DATA LISTING:
◆ ◆ ◆ ◆ ◆

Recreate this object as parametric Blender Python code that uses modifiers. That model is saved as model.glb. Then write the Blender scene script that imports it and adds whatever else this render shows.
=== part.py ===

◆ ◆ ◆ ◆ ◆

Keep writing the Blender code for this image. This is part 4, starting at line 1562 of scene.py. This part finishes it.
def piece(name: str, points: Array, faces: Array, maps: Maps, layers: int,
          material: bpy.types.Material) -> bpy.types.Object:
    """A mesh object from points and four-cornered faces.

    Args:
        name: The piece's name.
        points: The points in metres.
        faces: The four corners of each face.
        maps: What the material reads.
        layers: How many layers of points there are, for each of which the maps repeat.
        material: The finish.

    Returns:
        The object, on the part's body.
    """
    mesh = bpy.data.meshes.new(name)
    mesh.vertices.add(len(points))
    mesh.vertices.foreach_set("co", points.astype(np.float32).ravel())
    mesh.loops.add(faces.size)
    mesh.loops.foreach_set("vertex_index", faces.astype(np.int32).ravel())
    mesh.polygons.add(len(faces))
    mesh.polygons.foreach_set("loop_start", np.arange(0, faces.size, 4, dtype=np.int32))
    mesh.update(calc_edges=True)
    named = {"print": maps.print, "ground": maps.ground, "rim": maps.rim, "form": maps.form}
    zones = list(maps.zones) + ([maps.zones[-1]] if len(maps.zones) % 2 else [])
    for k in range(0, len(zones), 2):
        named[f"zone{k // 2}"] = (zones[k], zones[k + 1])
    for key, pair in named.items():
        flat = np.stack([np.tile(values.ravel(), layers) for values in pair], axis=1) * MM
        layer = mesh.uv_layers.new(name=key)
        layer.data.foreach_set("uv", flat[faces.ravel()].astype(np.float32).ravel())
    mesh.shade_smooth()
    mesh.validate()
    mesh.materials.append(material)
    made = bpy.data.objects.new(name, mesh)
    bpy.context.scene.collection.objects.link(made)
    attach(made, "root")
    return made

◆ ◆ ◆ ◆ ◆

Pull out every line of the records above that contains the word "else".

SOLUTION FOR THIS TASK:
Recreate this object as parametric Blender Python code that uses modifiers. That model is saved as model.glb. Then write the Blender scene script that imports it and adds whatever else this render shows.
    zones = list(maps.zones) + ([maps.zones[-1]] if len(maps.zones) % 2 else [])